4. Importance of careful planning. Every outstanding business organization in this country has its post-war plans already worked out. It has its blueprints drawn, and those plans have not been made hastily. They have been worked out after a great deal of research, investigation and study. The directors of those businesses have come together and have consulted with each other. They have exchanged ideas. They have weighed details. And after all of that study and work, they have mapped out their plans for the years ahead.
Many of these business men are members of the church, and I maintain that, if men who are able to succeed in the commercial and professional world will apply the same diligent study and careful planning to the work of the church, then it will succeed far more than it has in the past. There is no other organization in all this world which would have survived as much mismanagement or neglect as the church of Jesus Christ has survived. Someone has said that the church is certainly a divine institution or it would have perished from the earth long ago through neglect or bad management. I have confidence in the leaders of the churches. I have confidence in their ability. I believe that they are interested. If they will give to the work of the church the same careful study which they devote to the plans for their business enterprises, I believe we will be able to make greater progress.
Just to give you an illustration close at hand, everyone will agree that the effectiveness of our Thursday evening services has been very greatly increased by a group of men coming together and carefully planning the programs. If the attendance is to be taken as indication of what you think about them, then they have been improved at least one hundred per cent. The attendance is now twice as much as it was before. I am of the firm conviction that what has been done for the Thursday evening meeting can be done for every other phase of the work of the church if it is properly studied and planned.
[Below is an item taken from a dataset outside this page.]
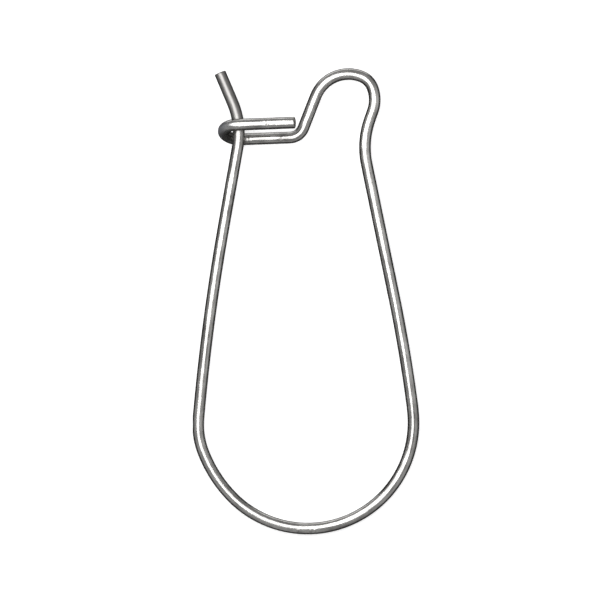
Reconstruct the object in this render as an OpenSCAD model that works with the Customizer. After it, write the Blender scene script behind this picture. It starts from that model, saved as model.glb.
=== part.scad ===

In some of my connections outside the church I have been greatly impressed with the conscientiousness with which certain people go about their work. The head of a department out at Peabody, who is engaged in educational work, which certainly isn’t one tenth as important as the work of the church, studies every little detail. He takes into consideration all the facts that are at his disposal. He is continually revising his program and endeavoring to improve his methods. He listens to every report that he receives. He will call a conference of those who are working under him and discuss ways and means of making his work more effective.
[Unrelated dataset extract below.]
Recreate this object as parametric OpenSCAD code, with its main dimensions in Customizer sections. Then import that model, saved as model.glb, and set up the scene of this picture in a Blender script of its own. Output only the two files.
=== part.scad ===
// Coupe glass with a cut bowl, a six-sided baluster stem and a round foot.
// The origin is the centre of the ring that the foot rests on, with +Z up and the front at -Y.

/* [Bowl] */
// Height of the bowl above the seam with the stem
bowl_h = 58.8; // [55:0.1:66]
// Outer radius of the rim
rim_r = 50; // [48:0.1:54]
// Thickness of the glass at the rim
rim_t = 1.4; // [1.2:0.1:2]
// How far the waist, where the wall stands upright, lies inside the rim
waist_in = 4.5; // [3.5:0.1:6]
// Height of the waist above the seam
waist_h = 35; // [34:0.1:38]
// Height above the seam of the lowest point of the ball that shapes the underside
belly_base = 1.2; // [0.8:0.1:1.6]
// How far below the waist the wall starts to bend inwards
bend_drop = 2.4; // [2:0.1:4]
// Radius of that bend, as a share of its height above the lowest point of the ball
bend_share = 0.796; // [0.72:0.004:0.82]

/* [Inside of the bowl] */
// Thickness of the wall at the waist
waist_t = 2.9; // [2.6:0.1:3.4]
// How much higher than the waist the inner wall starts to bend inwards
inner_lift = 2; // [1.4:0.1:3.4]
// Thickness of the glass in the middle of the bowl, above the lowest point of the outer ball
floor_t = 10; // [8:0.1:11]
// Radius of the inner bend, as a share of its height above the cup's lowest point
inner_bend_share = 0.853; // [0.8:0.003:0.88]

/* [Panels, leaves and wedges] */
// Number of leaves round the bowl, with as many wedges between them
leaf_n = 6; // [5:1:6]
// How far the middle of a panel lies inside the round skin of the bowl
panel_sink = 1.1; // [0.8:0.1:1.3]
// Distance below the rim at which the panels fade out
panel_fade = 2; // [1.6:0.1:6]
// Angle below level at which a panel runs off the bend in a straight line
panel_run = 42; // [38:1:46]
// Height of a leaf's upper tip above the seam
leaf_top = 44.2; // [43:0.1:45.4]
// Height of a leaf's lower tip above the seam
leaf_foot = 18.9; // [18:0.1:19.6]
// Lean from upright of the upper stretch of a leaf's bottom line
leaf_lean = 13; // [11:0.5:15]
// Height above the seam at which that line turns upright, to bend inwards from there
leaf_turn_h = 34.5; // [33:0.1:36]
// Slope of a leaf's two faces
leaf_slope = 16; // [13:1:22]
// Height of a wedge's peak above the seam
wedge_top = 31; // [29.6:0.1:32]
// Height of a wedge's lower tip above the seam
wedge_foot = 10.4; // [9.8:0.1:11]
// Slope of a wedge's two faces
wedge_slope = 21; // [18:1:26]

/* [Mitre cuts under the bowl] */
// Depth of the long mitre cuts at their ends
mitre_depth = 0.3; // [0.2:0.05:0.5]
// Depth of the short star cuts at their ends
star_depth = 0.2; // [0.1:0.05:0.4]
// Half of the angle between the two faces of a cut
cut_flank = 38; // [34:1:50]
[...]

Now, if educational work deserves such careful study as that, surely the work of the church deserves even more. And yet, friends, I know congregations—great, big congregations—that never do have any sort of a business meeting. Just think of it! They don’t even have a business meeting! The overseers never get together to ponder the problems which confront the local congregation, or to study ways and means of improving their work.
Now, please remember that the fact that the Bible furnishes us completely unto every good work does not relieve us of the responsibility which I am emphasizing. Anyone who stops to study the matter will realize that this is true, because there are so many questions which the Bible does not answer specifically. We must study and give diligence and pray for wisdom and use whatever talent the Lord has given us to make His work just as successful as possible.
III
Difference in Success and Failure
It needs to be emphasized that the difference between success and failure very often consists not of any one great big item but of a great many details or small factors working together. Not one big thing but many little things working together very often makes the difference between success and failure—in every phase of life except the church. In the church they make the difference between outstanding success and just mediocre success. It is very difficult for the church to fail completely. As long as it follows the Bible there can be no failure, but those little things frequently make up the difference between outstanding success and merely mediocre success, between doing something that’s really worthwhile, outstanding and unusual, and just drifting and dragging along.
1. Running a store. I want to try to make this point clear by use of an illustration. There are some of you here who are in the mercantile business. You know lots more about running stores than I do. I believe you will agree that very often the difference between success and failure there consists of many little items working together—the manner in which you display your goods on the shelves, the spirit with which you meet your customers when they come into your place of business, the courtesy with which you render service to your patrons, and just a lot of these little things make up the difference.
You don’t make a lot of money on any one item, but making a small profit on each of a great many items is what finally spells success. If you will consider the men who have made fortunes in this world, I believe you will find that they did not get rich by making a whole lot of money on one item or unit of business, but by making a little money on each of a great many items. The difference between success and failure then is not always one big thing, but frequently many little things working together. You can never fill a barrel by pouring water into the bunghole while it is running out a thousand nail holes.